INPUT DATA
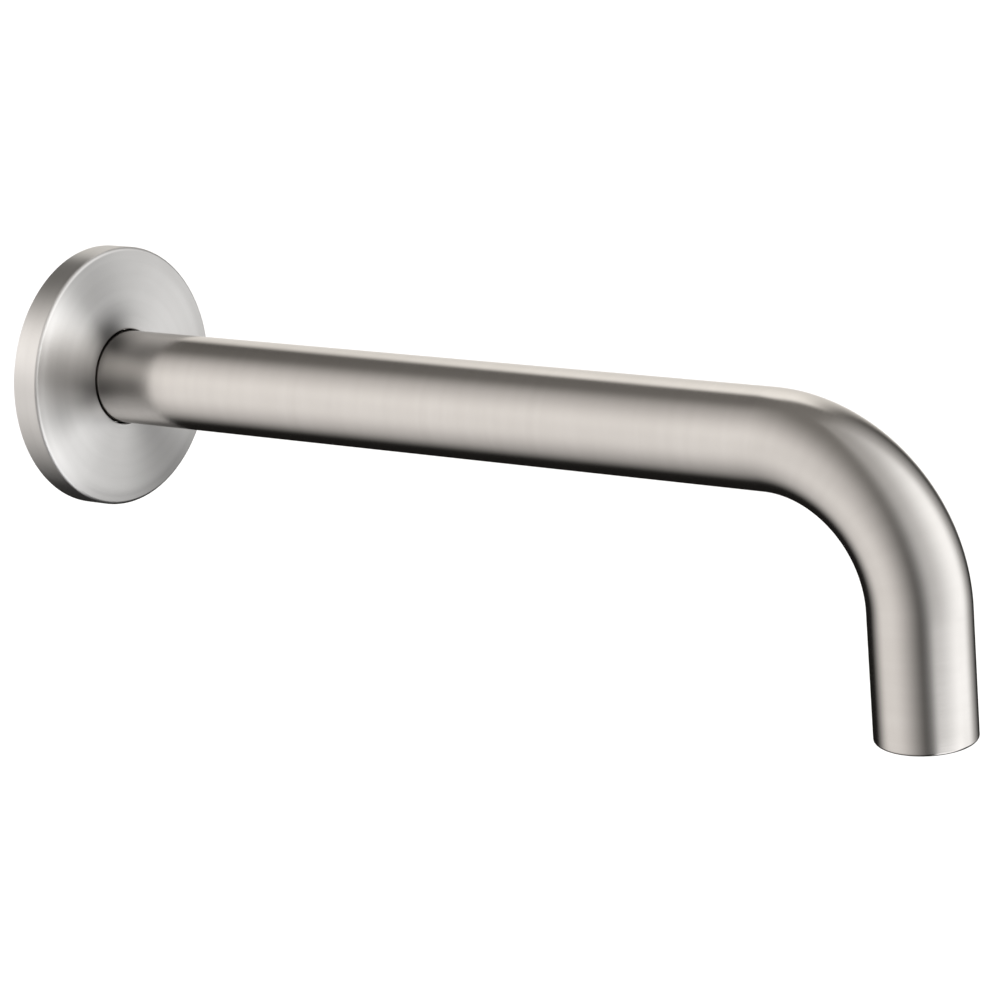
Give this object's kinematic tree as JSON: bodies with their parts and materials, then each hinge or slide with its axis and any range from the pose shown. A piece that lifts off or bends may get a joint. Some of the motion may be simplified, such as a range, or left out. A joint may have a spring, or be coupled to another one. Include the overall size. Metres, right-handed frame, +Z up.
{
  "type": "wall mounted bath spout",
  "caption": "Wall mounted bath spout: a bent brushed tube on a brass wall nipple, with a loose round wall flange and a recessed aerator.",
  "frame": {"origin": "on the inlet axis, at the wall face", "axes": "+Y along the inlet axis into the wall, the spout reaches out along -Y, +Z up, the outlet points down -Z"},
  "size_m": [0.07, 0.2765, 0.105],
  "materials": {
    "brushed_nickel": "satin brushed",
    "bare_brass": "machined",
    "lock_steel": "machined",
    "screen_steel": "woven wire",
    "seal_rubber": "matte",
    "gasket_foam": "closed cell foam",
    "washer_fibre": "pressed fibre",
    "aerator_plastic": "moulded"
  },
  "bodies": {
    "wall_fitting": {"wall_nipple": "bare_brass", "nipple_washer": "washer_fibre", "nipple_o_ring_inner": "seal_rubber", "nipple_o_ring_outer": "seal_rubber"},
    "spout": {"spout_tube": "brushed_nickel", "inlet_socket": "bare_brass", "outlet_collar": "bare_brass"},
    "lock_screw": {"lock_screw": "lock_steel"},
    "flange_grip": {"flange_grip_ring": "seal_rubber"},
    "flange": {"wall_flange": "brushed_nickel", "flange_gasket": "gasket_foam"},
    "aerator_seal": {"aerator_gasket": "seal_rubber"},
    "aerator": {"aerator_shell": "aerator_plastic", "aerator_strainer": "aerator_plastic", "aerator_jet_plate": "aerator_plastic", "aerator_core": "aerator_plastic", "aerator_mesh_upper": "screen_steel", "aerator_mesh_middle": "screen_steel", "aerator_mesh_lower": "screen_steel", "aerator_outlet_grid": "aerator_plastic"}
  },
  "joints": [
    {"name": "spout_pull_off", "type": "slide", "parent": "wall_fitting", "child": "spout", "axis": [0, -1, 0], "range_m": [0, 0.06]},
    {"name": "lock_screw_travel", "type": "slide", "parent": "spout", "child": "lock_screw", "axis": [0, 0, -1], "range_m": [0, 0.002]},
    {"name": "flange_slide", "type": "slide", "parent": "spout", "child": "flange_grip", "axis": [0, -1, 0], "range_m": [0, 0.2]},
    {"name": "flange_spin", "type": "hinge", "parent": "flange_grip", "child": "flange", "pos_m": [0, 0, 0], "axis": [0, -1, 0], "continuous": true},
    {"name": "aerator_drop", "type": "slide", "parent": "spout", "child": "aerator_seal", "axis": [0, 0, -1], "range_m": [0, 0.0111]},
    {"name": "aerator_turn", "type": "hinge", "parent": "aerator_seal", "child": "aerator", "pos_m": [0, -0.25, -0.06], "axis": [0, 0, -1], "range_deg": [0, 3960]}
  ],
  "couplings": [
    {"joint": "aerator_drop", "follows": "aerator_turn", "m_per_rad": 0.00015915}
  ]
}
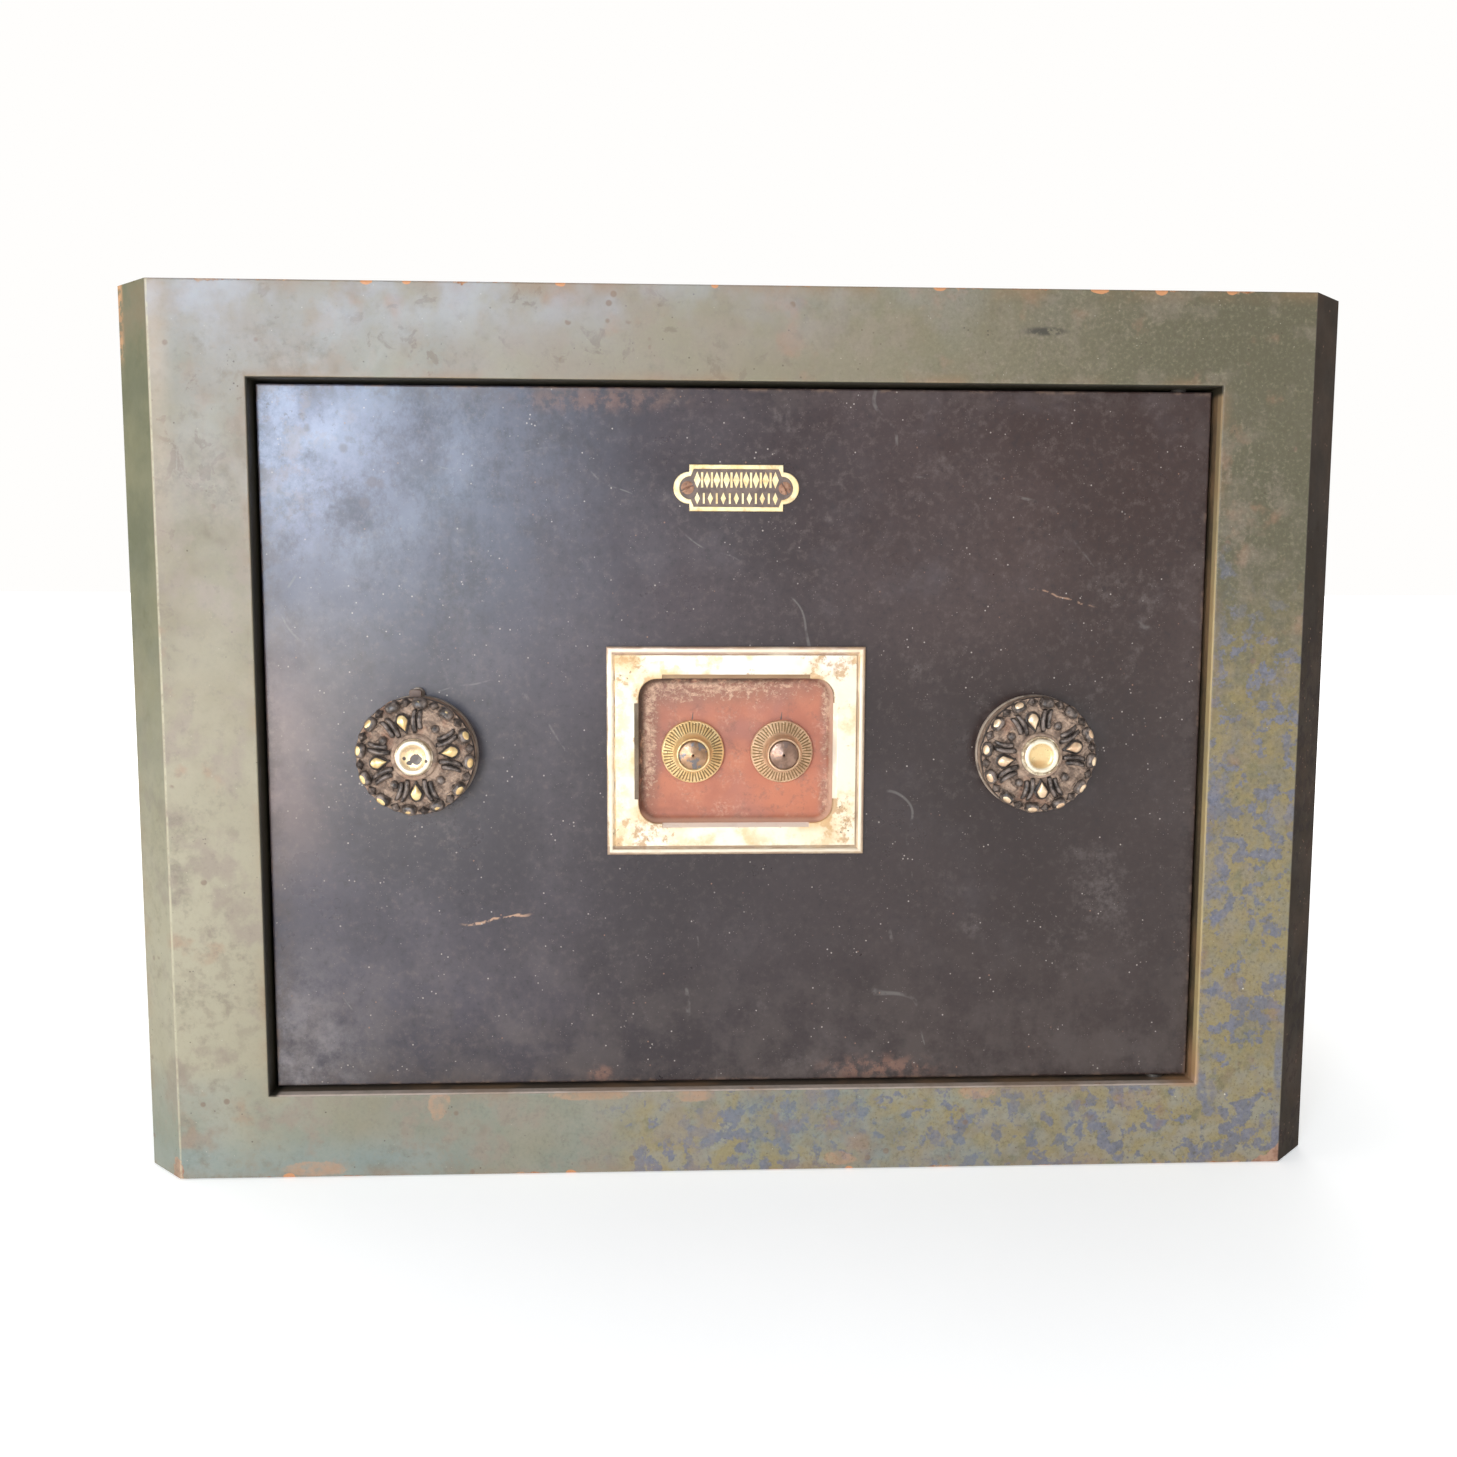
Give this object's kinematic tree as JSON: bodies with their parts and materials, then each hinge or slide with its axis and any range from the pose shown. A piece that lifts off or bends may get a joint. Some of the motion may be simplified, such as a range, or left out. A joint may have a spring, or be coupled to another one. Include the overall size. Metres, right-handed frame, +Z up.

WORK REQUIRED
Extract each entry in full and write it down exactly.

SOLVED EXERCISE
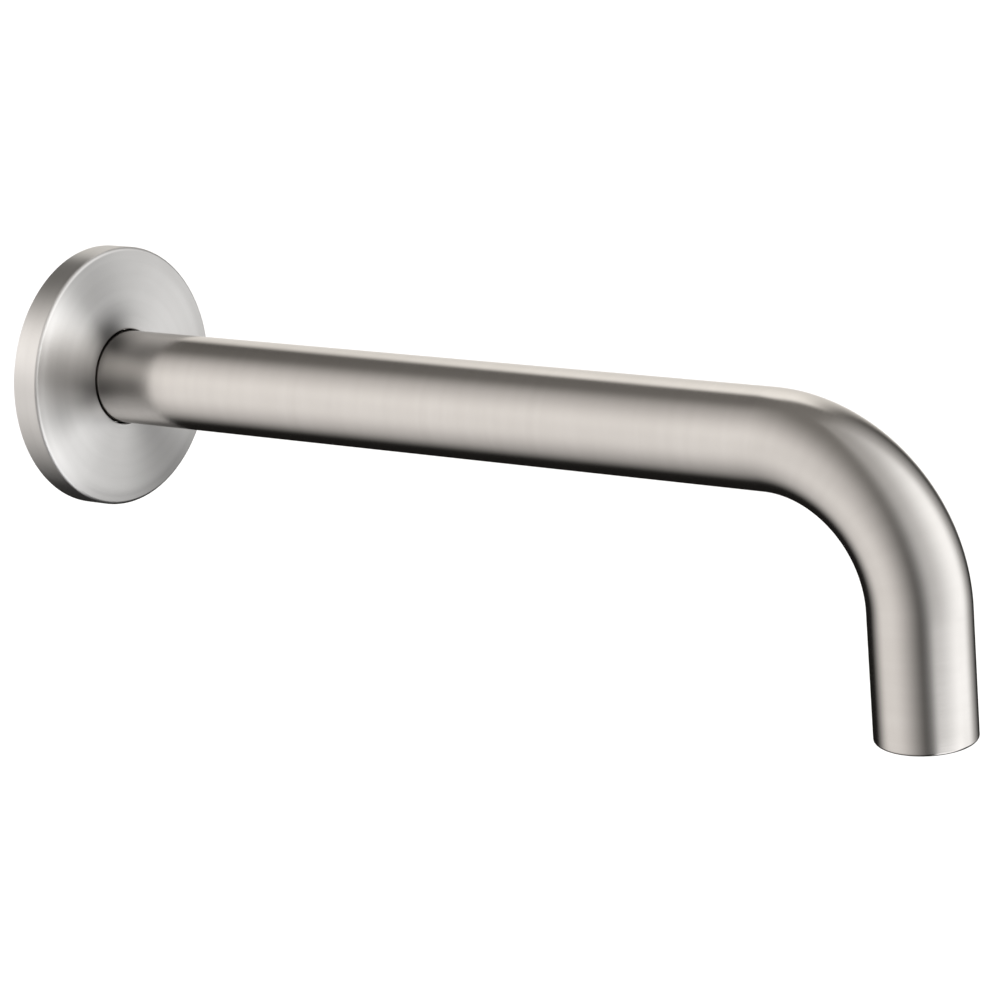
Give this object's kinematic tree as JSON: bodies with their parts and materials, then each hinge or slide with its axis and any range from the pose shown. A piece that lifts off or bends may get a joint. Some of the motion may be simplified, such as a range, or left out. A joint may have a spring, or be coupled to another one. Include the overall size. Metres, right-handed frame, +Z up.
{
  "type": "wall mounted bath spout",
  "caption": "Wall mounted bath spout: a bent brushed tube on a brass wall nipple, with a loose round wall flange and a recessed aerator.",
  "frame": {"origin": "on the inlet axis, at the wall face", "axes": "+Y along the inlet axis into the wall, the spout reaches out along -Y, +Z up, the outlet points down -Z"},
  "size_m": [0.07, 0.2765, 0.105],
  "materials": {
    "brushed_nickel": "satin brushed",
    "bare_brass": "machined",
    "lock_steel": "machined",
    "screen_steel": "woven wire",
    "seal_rubber": "matte",
    "gasket_foam": "closed cell foam",
    "washer_fibre": "pressed fibre",
    "aerator_plastic": "moulded"
  },
  "bodies": {
    "wall_fitting": {"wall_nipple": "bare_brass", "nipple_washer": "washer_fibre", "nipple_o_ring_inner": "seal_rubber", "nipple_o_ring_outer": "seal_rubber"},
    "spout": {"spout_tube": "brushed_nickel", "inlet_socket": "bare_brass", "outlet_collar": "bare_brass"},
    "lock_screw": {"lock_screw": "lock_steel"},
    "flange_grip": {"flange_grip_ring": "seal_rubber"},
    "flange": {"wall_flange": "brushed_nickel", "flange_gasket": "gasket_foam"},
    "aerator_seal": {"aerator_gasket": "seal_rubber"},
    "aerator": {"aerator_shell": "aerator_plastic", "aerator_strainer": "aerator_plastic", "aerator_jet_plate": "aerator_plastic", "aerator_core": "aerator_plastic", "aerator_mesh_upper": "screen_steel", "aerator_mesh_middle": "screen_steel", "aerator_mesh_lower": "screen_steel", "aerator_outlet_grid": "aerator_plastic"}
  },
  "joints": [
    {"name": "spout_pull_off", "type": "slide", "parent": "wall_fitting", "child": "spout", "axis": [0, -1, 0], "range_m": [0, 0.06]},
    {"name": "lock_screw_travel", "type": "slide", "parent": "spout", "child": "lock_screw", "axis": [0, 0, -1], "range_m": [0, 0.002]},
    {"name": "flange_slide", "type": "slide", "parent": "spout", "child": "flange_grip", "axis": [0, -1, 0], "range_m": [0, 0.2]},
    {"name": "flange_spin", "type": "hinge", "parent": "flange_grip", "child": "flange", "pos_m": [0, 0, 0], "axis": [0, -1, 0], "continuous": true},
    {"name": "aerator_drop", "type": "slide", "parent": "spout", "child": "aerator_seal", "axis": [0, 0, -1], "range_m": [0, 0.0111]},
    {"name": "aerator_turn", "type": "hinge", "parent": "aerator_seal", "child": "aerator", "pos_m": [0, -0.25, -0.06], "axis": [0, 0, -1], "range_deg": [0, 3960]}
  ],
  "couplings": [
    {"joint": "aerator_drop", "follows": "aerator_turn", "m_per_rad": 0.00015915}
  ]
}
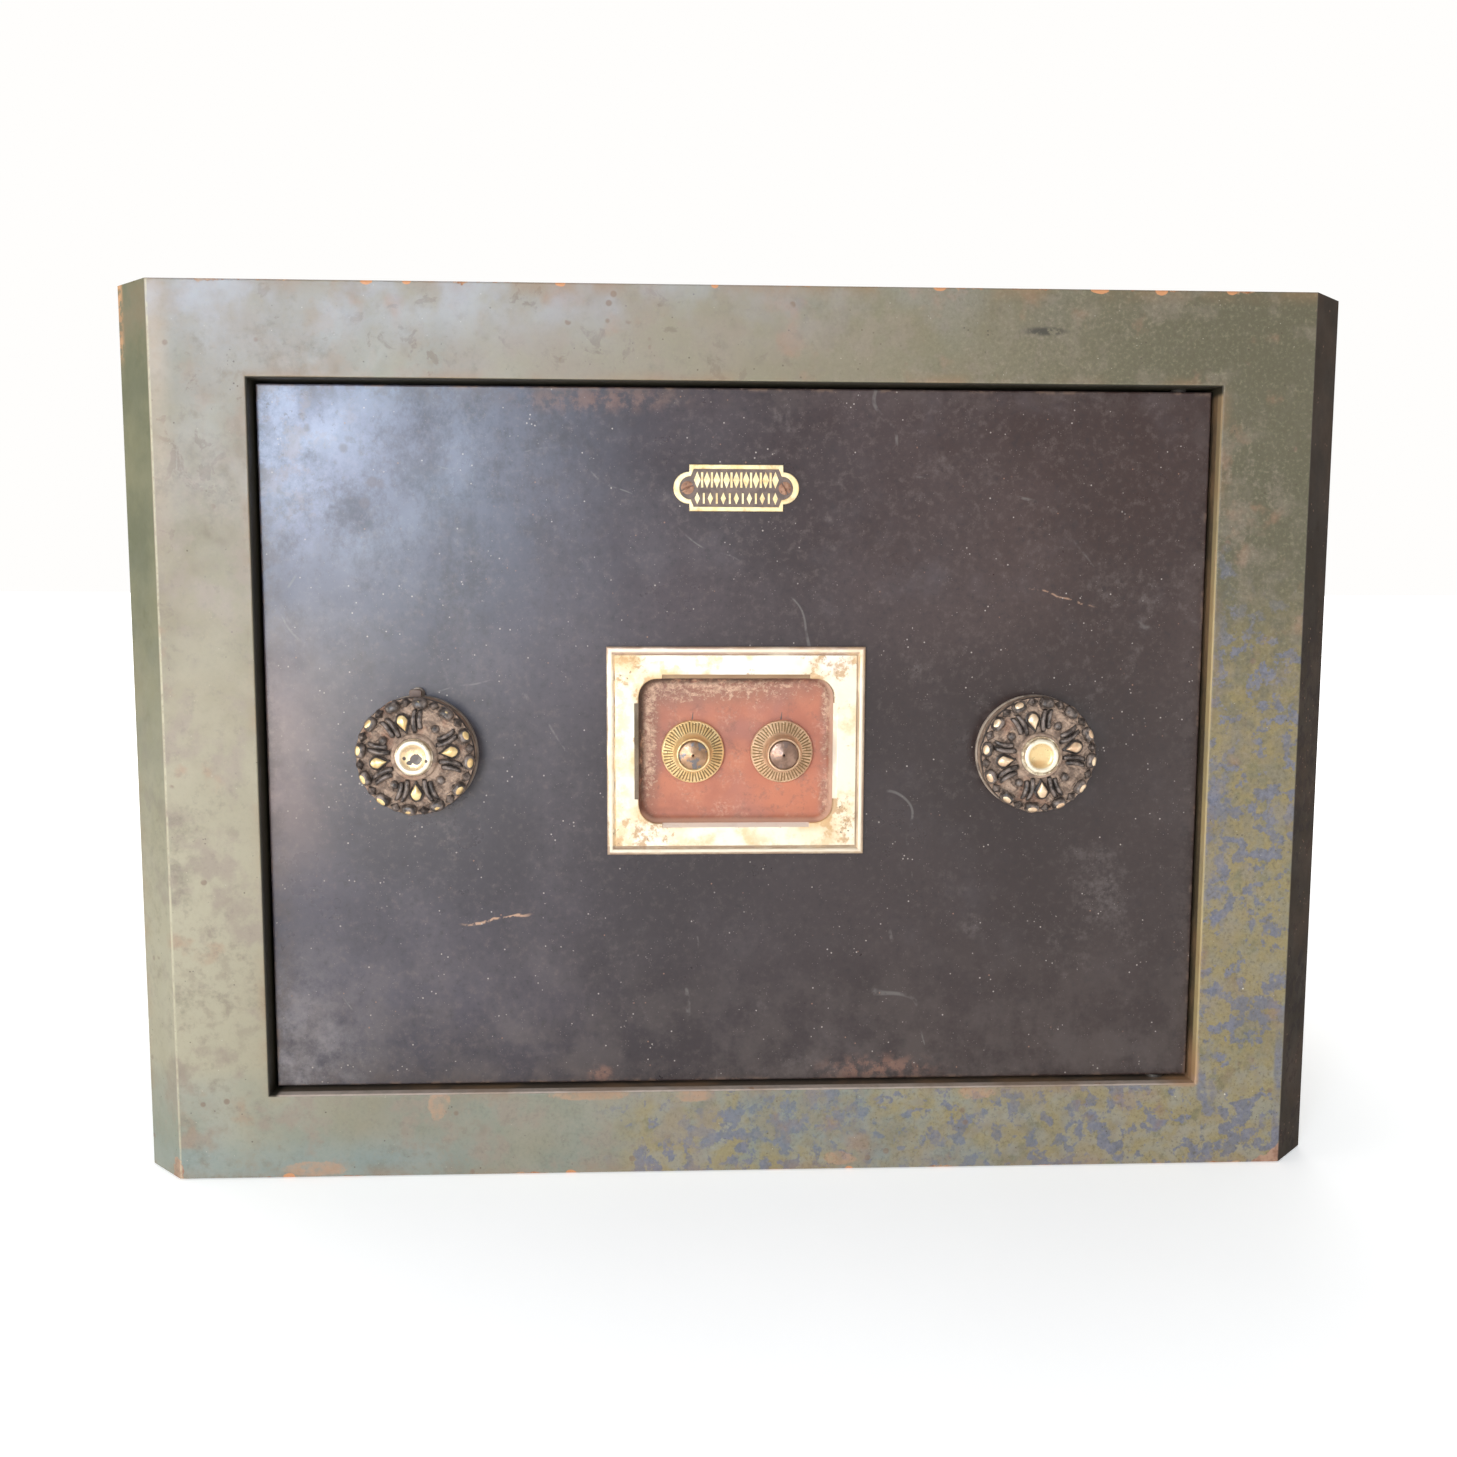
Give this object's kinematic tree as JSON: bodies with their parts and materials, then each hinge or slide with its axis and any range from the pose shown. A piece that lifts off or bends may get a joint. Some of the motion may be simplified, such as a range, or left out. A joint may have a spring, or be coupled to another one. Include the overall size. Metres, right-handed frame, +Z up.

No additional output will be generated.